I had no idea that you would be so social that you would learn everyone’s name you have ever met, and that you would repeat them day after day and constantly ask “What’s her name? What’s his name?” about everyone from the mailman to the person on tv. I had no idea that you would love to sing to yourself. (Confession: Your newly discovered “singing voice” is just about the sweetest thing I’ve ever heard. An awesome remix of “Tinkle, Tinkle” and “Baa Baa Black Sheep” is, by far, your favorite song to sing).
I had no idea you would get so much joy out of running around with balloons on your birthday. I had no idea you would look forward to bathtime every night so you could chase the bar of soap around and squeal, “WHERE’D IT GO?!”.
I had no idea you would adore being the center of attention as much as you do. (Ok, I could have guessed that, judging by the fact that you are a product of Daddy and I, but you really glow in the spotlight. People can’t take their eyes off of you, and you’ll do anything to keep the show going.). I had no idea that you could fall off the couch a million times, bang your face on the coffee table, fall off the climbing wall at the playground and get countless bruises and scrapes every day, and still grin and say, “AGAIN!” instead of crying. You are like a rubber ball. You’re so tough it takes my breath away. And scares the crap out of me at the same time.

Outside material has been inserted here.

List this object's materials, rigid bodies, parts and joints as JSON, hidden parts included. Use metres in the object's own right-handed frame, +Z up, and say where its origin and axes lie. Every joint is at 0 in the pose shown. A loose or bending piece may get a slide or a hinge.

And yet, I had no idea you would also wake up tearful sometimes and say, “Hold you, Mommy? Rock in chair?”, looking up at me with your clear, blue eyes. You love to snuggle, and to pretend to sleep together (which you dubbed “honk-shooing” the other night, because we always pretend to snore). (I think I died a little right there from the cuteness.). There is nothing I love more than those sweet cuddles. I don’t care how big you get; I hope you always want to rock with me. I’ll always be here to rock with you.
I had no idea, two years ago, that you would be so darn smart. Do you know what words you learned at school today? “Constantinople” and “Timbuktu”. Do you even know you just turned two today? Sometimes your sentences are so clear and your statements are so profound that I forget too. I had no idea I would want to videotape everything you do and send it to all of our friends and family constantly. But honestly, you amaze me just about every minute of every day.

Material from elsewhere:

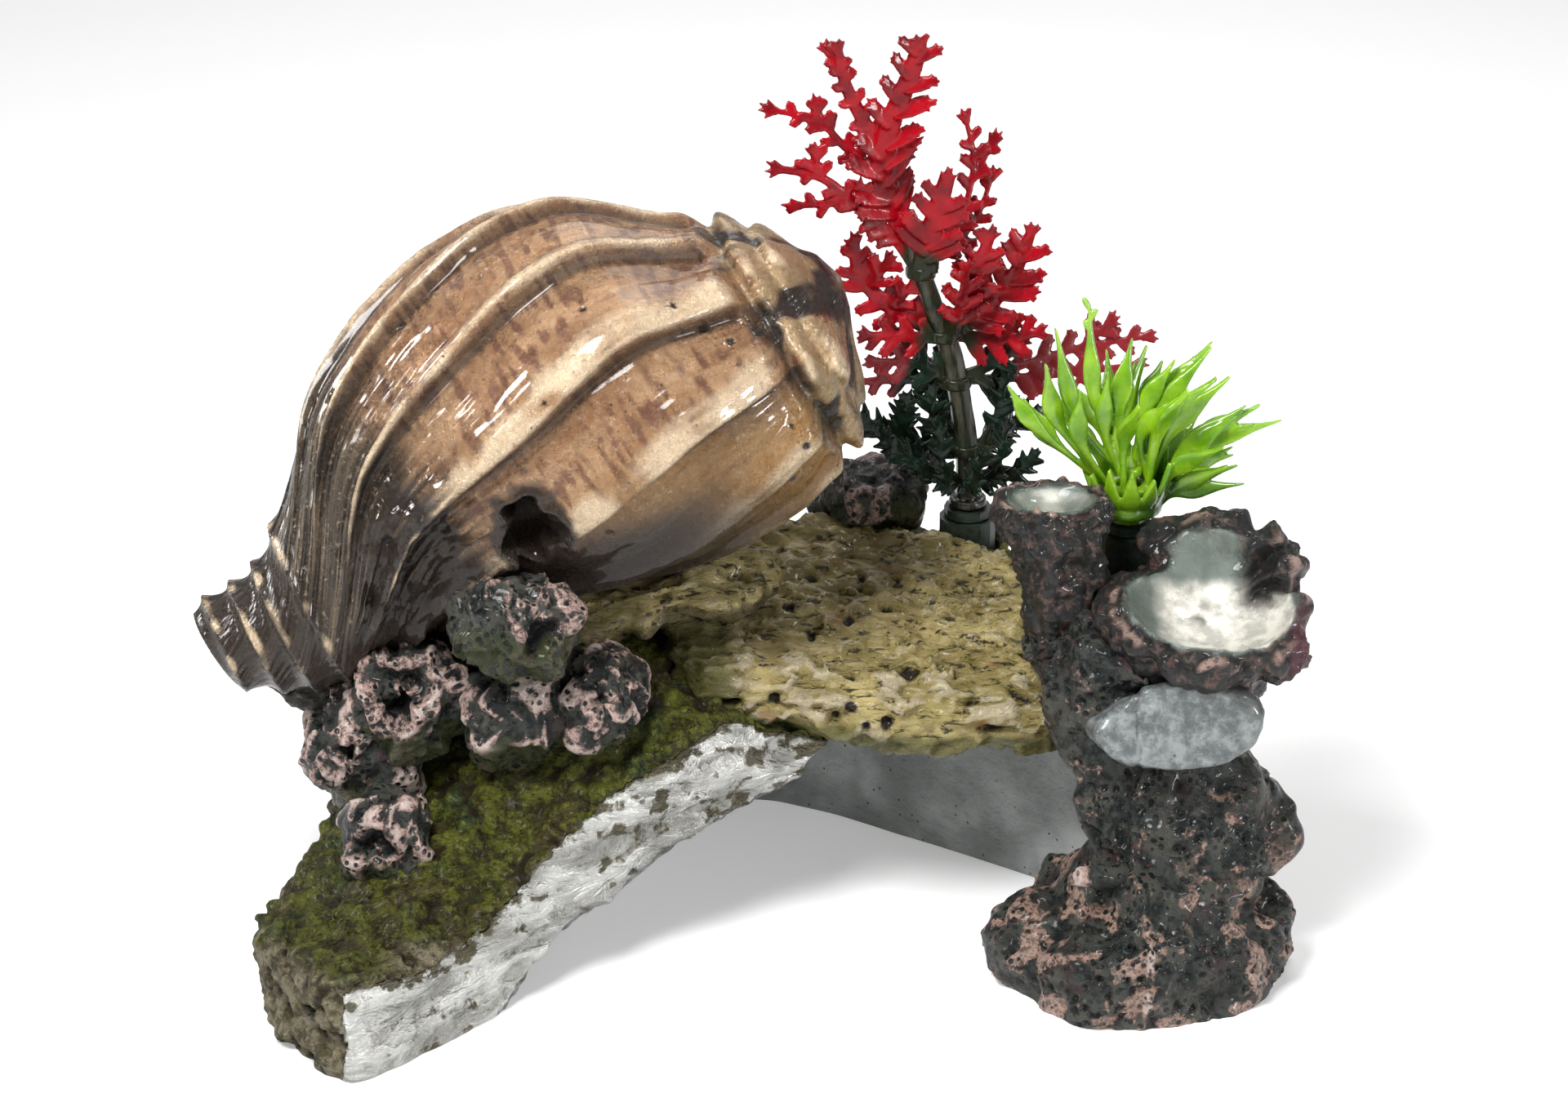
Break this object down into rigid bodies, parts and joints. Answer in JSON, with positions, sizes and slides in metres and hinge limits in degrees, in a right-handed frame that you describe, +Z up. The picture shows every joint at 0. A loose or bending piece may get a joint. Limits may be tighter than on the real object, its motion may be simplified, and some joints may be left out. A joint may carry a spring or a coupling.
{
  "type": "bubbling aquarium ornament",
  "caption": "Cast resin aquarium ornament: a harp shell on a mossy rock cave, with coral cups, a driftwood bridge, push-in plastic plants and an air stone that bubbles through the shell.",
  "frame": {"origin": "middle of the floor area that the ornament covers, on the floor", "axes": "+X along the cave mouth towards the coral column, +Y towards the back, +Z up"},
  "size_m": [0.1528, 0.1014, 0.1251],
  "materials": {
    "mossy_resin": "painted cast resin, sponged with moss greens, rough",
    "bark_resin": "painted cast resin, olive and tan bark, dry brushed",
    "bedding_mortar": "dark sandy resin mortar, rough",
    "bronze_shell": "painted cast resin, bronze and cream, semi gloss lacquer",
    "coral_resin": "painted cast resin, green black with pink brushed crests",
    "cut_branch": "painted cast resin, mottled blue grey, semi gloss",
    "pearl_lacquer": "painted cast resin, silver pearl bowl with a pink brown rim",
    "socket_plastic": "moulded plastic, matte",
    "stem_plastic": "moulded soft plastic, semi gloss",
    "crimson_plastic": "moulded soft plastic, translucent edges",
    "dark_leaf_plastic": "moulded soft plastic, semi gloss",
    "lime_plastic": "moulded soft plastic, semi gloss",
    "clear_plastic": "clear moulded plastic",
    "silicone_tube": "translucent silicone airline",
    "grommet_rubber": "matte rubber",
    "air_stone_grain": "sintered grain, porous"
  },
  "bodies": {
    "ornament": {"harp_shell": "bronze_shell", "sawn_disc": "cut_branch", "branch_peg": "coral_resin", "small_cup": "pearl_lacquer", "pearl_cup": "pearl_lacquer", "coral_column": "coral_resin", "driftwood_bridge": "bark_resin", "coral_double": "coral_resin", "coral_by_mouth": "coral_resin", "coral_ring": "coral_resin", "coral_knobs": "coral_resin", "coral_behind": "coral_resin", "coral_low": "coral_resin", "shell_bedding": "bedding_mortar", "rock_base": "mossy_resin", "inlet_connector": "clear_plastic", "inlet_grommet": "grommet_rubber", "air_tube": "silicone_tube", "air_stone": "air_stone_grain", "air_stone_nipple": "clear_plastic", "red_plant_socket": "socket_plastic", "tuft_socket": "socket_plastic"},
    "red_plant_seat": {"red_plant_plug": "socket_plastic"},
    "red_plant": {"red_plant_stem": "stem_plastic", "red_crown_frond": "crimson_plastic", "red_upper_whorl": "crimson_plastic", "red_middle_whorl": "crimson_plastic", "red_lower_whorl": "dark_leaf_plastic", "red_basal_whorl": "dark_leaf_plastic"},
    "tuft_seat": {"tuft_plug": "socket_plastic"},
    "tuft": {"tuft_stalk": "lime_plastic", "tuft_inner_leaves": "lime_plastic", "tuft_middle_leaves": "lime_plastic", "tuft_outer_leaves": "lime_plastic"}
  },
  "joints": [
    {"name": "red_plant_pull", "type": "slide", "parent": "ornament", "child": "red_plant_seat", "axis": [0, 0, 1], "range_m": [0, 0.012]},
    {"name": "red_plant_turn", "type": "hinge", "parent": "red_plant_seat", "child": "red_plant", "pos_m": [0.0309, 0.03125, 0.047], "axis": [0, 0, 1], "range_deg": [-25, 60]},
    {"name": "tuft_pull", "type": "slide", "parent": "ornament", "child": "tuft_seat", "axis": [0, 0, 1], "range_m": [0, 0.01]},
    {"name": "tuft_turn", "type": "hinge", "parent": "tuft_seat", "child": "tuft", "pos_m": [0.0519, 0.00425, 0.057], "axis": [0, 0, 1], "range_deg": [-45, 45]}
  ]
}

In short, you are an awesome kid. And you’re growing up to be such an awesome person. And I bet when you read this you’ll be all, “Aww, Mom. Shut up. And stop saying awesome. You’re so lame.”. But I mean it. Your personality is absolutely the best parts of Daddy and the best parts of me, and some of your own special sauce too. It’s a combination far better than I ever could have imagined, two years ago, while I waited to see your face.
I love you. I love every little bit of you, even the parts I haven’t even seen yet. Don’t ever forget it.